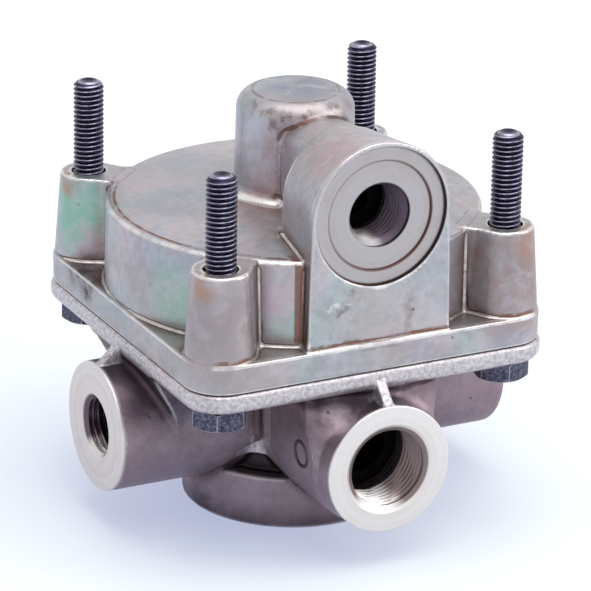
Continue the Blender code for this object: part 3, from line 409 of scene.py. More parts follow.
class Wiring:
    """Short ways to add and link shader nodes in one node tree."""

    def __init__(self, tree: bpy.types.NodeTree) -> None:
        """Keep the tree that the nodes go into, and the coordinates made so far."""
        self.tree = tree
        self.known: dict[str, Socket] = {}

    def add(self, kind: str, *values: Value, **settings: object) -> bpy.types.Node:
        """New node with its settings, its first inputs fed in order.

        Args:
            kind: kind of node.
            values: what the inputs get.
            settings: other properties of the node.
        Returns:
            The node.
        """
        node = self.tree.nodes.new(kind)
        for key, value in settings.items():
            setattr(node, key, value)
        for socket, value in zip(node.inputs, values):
            self.feed(socket, value)
        return node

    def feed(self, socket: Socket, value: Value) -> None:
        """Link an output into a socket, or set the socket to a plain value.

        Args:
            socket: input to feed.
            value: another node's output, a number, a vector or a colour.
        """
        if isinstance(value, Socket):
            self.tree.links.new(value, socket)
        elif isinstance(value, tuple) and socket.type == "RGBA":
            socket.default_value = (*value, 1)
        else:
            socket.default_value = value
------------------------
--- Objective ---
Set down every line of the listing above again, exactly as given.

--- Response below ---
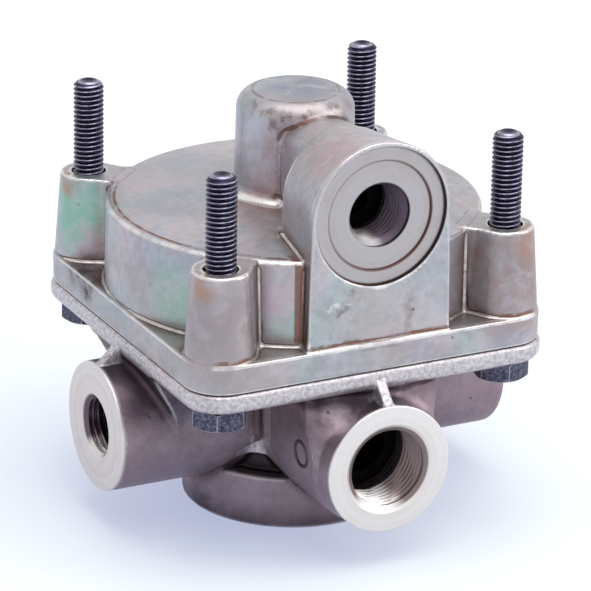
Continue the Blender code for this object: part 3, from line 409 of scene.py. More parts follow.
class Wiring:
    """Short ways to add and link shader nodes in one node tree."""

    def __init__(self, tree: bpy.types.NodeTree) -> None:
        """Keep the tree that the nodes go into, and the coordinates made so far."""
        self.tree = tree
        self.known: dict[str, Socket] = {}

    def add(self, kind: str, *values: Value, **settings: object) -> bpy.types.Node:
        """New node with its settings, its first inputs fed in order.

        Args:
            kind: kind of node.
            values: what the inputs get.
            settings: other properties of the node.
        Returns:
            The node.
        """
        node = self.tree.nodes.new(kind)
        for key, value in settings.items():
            setattr(node, key, value)
        for socket, value in zip(node.inputs, values):
            self.feed(socket, value)
        return node

    def feed(self, socket: Socket, value: Value) -> None:
        """Link an output into a socket, or set the socket to a plain value.

        Args:
            socket: input to feed.
            value: another node's output, a number, a vector or a colour.
        """
        if isinstance(value, Socket):
            self.tree.links.new(value, socket)
        elif isinstance(value, tuple) and socket.type == "RGBA":
            socket.default_value = (*value, 1)
        else:
            socket.default_value = value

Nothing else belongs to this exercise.